Only nine people left the building during the fire.  The remaining Branch Davidians, including the children, were either buried alive by rubble, suffocated, or shot. Many were killed by smoke or carbon monoxide inhalation and other causes as fire engulfed the building.  According to the FBI, Steve Schneider—Koresh's top aide—shot and killed Koresh and then himself.  In all, 76 people died.  A large concentration of bodies, weapons, and ammunition was found in "the bunker" storage room. The Texas Rangers' arson investigator report assumes that many of the occupants were either denied escape from within or refused to leave until escape was not an option. It also mentions that the structural debris from the breaching operations on the west end of the building could have blocked a possible escape route through the tunnel system.  An independent investigation by two experts from the University of Maryland's Department of Fire Protection Engineering concluded that the compound residents had sufficient time to escape the fire if they had so desired.

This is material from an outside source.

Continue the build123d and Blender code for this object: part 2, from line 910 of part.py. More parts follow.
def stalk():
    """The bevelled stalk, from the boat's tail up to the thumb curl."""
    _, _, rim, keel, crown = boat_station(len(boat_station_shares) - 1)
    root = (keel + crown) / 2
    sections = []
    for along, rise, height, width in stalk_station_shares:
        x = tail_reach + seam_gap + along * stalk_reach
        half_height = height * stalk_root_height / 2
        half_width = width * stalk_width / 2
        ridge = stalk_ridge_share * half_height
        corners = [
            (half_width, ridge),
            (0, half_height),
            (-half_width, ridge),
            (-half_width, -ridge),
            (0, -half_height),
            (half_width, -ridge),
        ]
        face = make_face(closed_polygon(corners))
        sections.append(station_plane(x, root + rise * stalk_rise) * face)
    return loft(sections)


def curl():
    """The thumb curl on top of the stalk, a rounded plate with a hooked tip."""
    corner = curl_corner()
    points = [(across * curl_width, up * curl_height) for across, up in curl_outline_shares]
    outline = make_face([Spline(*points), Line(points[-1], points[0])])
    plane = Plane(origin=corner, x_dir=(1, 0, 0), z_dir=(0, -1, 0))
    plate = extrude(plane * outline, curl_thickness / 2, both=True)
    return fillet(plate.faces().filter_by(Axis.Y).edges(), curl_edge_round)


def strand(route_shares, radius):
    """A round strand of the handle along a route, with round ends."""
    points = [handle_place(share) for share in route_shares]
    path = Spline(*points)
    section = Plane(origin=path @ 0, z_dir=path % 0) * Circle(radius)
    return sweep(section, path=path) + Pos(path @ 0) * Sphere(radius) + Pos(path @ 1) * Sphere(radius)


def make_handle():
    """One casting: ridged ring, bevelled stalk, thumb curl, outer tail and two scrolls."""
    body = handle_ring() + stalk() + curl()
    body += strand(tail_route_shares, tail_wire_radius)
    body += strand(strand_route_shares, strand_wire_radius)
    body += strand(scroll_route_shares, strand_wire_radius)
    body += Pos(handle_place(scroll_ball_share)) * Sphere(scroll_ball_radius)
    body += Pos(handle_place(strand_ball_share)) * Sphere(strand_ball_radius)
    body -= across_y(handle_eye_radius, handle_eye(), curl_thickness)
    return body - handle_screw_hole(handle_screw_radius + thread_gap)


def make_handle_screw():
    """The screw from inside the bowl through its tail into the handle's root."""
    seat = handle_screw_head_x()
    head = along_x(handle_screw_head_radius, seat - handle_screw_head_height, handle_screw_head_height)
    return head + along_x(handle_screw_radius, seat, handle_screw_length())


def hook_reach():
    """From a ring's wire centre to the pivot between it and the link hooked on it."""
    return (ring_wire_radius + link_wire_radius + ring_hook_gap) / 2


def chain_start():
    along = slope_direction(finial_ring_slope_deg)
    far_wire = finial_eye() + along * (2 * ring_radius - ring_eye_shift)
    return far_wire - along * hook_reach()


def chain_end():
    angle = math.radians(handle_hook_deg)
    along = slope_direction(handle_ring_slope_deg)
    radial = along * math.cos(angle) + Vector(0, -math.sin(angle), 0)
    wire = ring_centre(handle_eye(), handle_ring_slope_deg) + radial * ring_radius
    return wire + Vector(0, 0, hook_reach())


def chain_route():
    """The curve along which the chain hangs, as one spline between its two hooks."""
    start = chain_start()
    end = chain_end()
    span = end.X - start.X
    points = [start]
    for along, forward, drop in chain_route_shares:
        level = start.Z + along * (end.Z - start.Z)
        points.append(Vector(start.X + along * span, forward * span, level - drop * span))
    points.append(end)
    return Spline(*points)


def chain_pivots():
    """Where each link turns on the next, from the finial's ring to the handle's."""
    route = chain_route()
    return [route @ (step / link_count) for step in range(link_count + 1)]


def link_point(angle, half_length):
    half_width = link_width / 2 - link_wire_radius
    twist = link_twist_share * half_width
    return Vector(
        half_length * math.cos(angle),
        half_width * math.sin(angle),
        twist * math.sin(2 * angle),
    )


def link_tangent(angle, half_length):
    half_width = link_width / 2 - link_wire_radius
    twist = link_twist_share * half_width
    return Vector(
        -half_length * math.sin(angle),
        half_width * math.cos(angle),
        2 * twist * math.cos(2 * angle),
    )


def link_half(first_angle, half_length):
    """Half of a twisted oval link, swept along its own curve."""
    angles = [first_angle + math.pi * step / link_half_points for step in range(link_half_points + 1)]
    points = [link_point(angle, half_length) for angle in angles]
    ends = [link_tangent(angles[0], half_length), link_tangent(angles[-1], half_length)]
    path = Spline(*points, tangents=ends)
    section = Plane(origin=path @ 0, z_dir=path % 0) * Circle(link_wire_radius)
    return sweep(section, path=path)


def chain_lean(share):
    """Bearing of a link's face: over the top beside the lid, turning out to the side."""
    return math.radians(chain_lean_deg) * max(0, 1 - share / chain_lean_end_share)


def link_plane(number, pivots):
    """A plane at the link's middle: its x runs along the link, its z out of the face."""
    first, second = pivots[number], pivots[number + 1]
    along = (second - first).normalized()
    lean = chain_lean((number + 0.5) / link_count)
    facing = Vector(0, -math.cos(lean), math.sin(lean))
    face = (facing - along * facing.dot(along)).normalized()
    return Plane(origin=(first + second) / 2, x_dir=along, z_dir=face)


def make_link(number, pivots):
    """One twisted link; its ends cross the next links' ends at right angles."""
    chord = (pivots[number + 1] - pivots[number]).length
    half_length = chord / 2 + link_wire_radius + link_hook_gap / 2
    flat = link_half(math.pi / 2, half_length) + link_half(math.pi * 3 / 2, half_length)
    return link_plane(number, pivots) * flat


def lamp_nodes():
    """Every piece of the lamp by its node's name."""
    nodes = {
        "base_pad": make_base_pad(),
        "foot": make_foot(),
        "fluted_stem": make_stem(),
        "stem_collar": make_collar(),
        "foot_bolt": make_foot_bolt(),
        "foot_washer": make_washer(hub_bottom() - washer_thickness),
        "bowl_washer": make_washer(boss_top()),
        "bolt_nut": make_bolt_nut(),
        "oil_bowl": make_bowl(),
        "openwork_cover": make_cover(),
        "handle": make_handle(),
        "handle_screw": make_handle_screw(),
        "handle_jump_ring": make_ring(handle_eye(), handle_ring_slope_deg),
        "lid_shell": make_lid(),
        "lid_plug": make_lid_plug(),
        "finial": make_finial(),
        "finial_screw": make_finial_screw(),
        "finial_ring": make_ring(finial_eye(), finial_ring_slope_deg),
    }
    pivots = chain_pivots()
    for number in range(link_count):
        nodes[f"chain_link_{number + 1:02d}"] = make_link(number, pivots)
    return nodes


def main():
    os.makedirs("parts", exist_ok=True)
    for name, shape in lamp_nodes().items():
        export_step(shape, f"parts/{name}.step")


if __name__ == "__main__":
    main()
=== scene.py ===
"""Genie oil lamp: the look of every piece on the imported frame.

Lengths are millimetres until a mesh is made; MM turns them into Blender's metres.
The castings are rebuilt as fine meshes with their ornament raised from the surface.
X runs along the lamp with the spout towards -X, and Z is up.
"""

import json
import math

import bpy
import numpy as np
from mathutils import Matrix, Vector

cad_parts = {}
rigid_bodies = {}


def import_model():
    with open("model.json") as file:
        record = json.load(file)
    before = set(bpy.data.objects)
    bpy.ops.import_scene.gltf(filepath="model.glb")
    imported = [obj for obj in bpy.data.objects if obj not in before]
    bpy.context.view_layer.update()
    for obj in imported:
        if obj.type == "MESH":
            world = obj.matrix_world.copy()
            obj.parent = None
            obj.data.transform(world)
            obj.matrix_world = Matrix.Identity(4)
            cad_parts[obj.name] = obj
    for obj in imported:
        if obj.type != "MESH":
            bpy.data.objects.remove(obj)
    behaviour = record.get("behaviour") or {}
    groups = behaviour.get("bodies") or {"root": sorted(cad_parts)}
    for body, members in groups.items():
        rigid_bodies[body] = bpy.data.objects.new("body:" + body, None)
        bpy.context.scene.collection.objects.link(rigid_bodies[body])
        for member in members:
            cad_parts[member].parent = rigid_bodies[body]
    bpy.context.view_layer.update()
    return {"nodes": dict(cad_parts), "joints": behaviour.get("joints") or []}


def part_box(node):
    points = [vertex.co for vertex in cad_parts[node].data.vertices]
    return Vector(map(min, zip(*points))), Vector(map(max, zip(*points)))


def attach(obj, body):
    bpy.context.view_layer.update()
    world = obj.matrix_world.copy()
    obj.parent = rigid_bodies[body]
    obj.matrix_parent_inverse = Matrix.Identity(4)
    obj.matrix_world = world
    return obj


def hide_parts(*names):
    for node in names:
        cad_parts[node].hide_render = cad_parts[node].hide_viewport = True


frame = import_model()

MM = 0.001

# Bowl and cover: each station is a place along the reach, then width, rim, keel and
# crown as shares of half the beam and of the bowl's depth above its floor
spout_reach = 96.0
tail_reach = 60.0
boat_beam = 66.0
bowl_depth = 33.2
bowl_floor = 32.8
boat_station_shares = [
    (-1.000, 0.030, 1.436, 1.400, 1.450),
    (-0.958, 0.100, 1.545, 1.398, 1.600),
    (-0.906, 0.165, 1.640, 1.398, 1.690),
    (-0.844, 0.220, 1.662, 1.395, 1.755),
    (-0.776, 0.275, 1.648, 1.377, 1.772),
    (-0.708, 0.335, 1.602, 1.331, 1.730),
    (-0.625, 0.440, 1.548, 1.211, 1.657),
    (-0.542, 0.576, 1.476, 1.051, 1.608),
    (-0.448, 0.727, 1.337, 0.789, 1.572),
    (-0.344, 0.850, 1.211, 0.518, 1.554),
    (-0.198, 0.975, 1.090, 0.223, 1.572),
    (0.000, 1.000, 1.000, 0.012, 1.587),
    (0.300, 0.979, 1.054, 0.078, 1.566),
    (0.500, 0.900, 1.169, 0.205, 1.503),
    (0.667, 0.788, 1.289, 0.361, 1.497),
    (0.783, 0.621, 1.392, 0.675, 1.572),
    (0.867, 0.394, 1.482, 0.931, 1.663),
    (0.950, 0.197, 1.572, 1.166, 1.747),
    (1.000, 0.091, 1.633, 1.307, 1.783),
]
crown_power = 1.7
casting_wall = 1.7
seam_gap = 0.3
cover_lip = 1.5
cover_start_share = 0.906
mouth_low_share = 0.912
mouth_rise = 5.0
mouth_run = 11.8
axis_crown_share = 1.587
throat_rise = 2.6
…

Autopsies of the dead revealed that some women and children found beneath a fallen concrete wall of a storage room died of skull injuries. Autopsy photographs of other children locked in what appear to be spasmic death poses are consistent with cyanide poisoning, one of the results produced by burning CS gas.  The U.S. Department of Justice report indicated that only one body had traces of benzene, one of the components of solvent-dispersed CS gas, but that the gas insertions had finished nearly one hour before the fire started, and that it was enough time for solvents to dissipate from the bodies of the Branch Davidians that had inhaled the tear gas.  Autopsy records also indicate that at least 20 Branch Davidians were shot, including Koresh as well as five children under the age of 14. Three-year-old Dayland Gent was stabbed in the chest. The medical examiner who performed the autopsies believed these deaths were mercy killings by the Branch Davidians trapped in the fire with no escape. The expert retained by the U.S. Office of Special Counsel concluded that many of the gunshot wounds "support self-destruction either by overt suicide, consensual execution (suicide by proxy), or less likely, forced execution."
The new ATF Director, John Magaw criticized several aspects of the ATF raid. Magaw made the Treasury "Blue Book" report on Waco required reading for new agents. A 1995 Government Accountability Office report on the use of force by federal law enforcement agencies observed that "On the basis of Treasury's report on the Waco operation and views of tactical operations experts and ATF's own personnel, ATF decided in October 1995 that dynamic entry would only be planned after all other options have been considered and began to adjust its training accordingly."
Nothing remains of the buildings today other than concrete foundation components, as the entire site was bulldozed two weeks after the end of the siege. Only small chapel, built years after the siege, stands on the site.